• **PROBLEM STATEMENT**: Print out the material that follows word for word.

• **MATERIAL PROVIDED**:
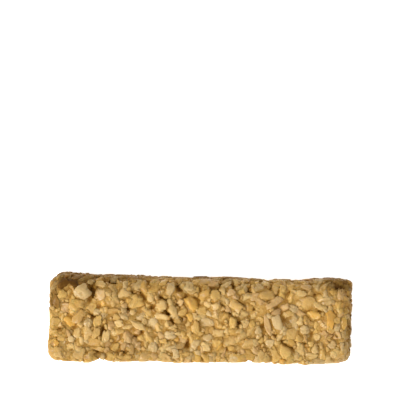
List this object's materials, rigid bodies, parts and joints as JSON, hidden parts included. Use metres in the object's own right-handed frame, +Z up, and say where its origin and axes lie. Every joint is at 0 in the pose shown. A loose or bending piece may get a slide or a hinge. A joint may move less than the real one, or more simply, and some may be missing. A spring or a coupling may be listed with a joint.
{
  "type": "energy bar",
  "caption": "Unwrapped oblong energy bar of chopped nuts, puffed cereal and bits of dried fruit, bound with syrup and pressed flat, lying on its broad face.",
  "frame": {"origin": "middle of the flat base, on the surface that the bar lies on", "axes": "+X along the bar, +Y across it towards its back long side, +Z up out of the broad face that shows"},
  "size_m": [0.104, 0.03, 0.016],
  "materials": {
    "pressed_bar": "chopped nuts and cereal in toasted tan, cream and honey brown, with a thin sticky syrup that shines a little on the tops of the bits"
  },
  "bodies": {
    "root": {"pressed_bar": "pressed_bar"}
  },
  "joints": []
}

• **TASK RESPONSE**:
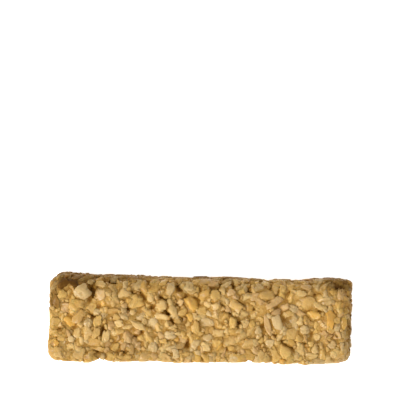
List this object's materials, rigid bodies, parts and joints as JSON, hidden parts included. Use metres in the object's own right-handed frame, +Z up, and say where its origin and axes lie. Every joint is at 0 in the pose shown. A loose or bending piece may get a slide or a hinge. A joint may move less than the real one, or more simply, and some may be missing. A spring or a coupling may be listed with a joint.
{
  "type": "energy bar",
  "caption": "Unwrapped oblong energy bar of chopped nuts, puffed cereal and bits of dried fruit, bound with syrup and pressed flat, lying on its broad face.",
  "frame": {"origin": "middle of the flat base, on the surface that the bar lies on", "axes": "+X along the bar, +Y across it towards its back long side, +Z up out of the broad face that shows"},
  "size_m": [0.104, 0.03, 0.016],
  "materials": {
    "pressed_bar": "chopped nuts and cereal in toasted tan, cream and honey brown, with a thin sticky syrup that shines a little on the tops of the bits"
  },
  "bodies": {
    "root": {"pressed_bar": "pressed_bar"}
  },
  "joints": []
}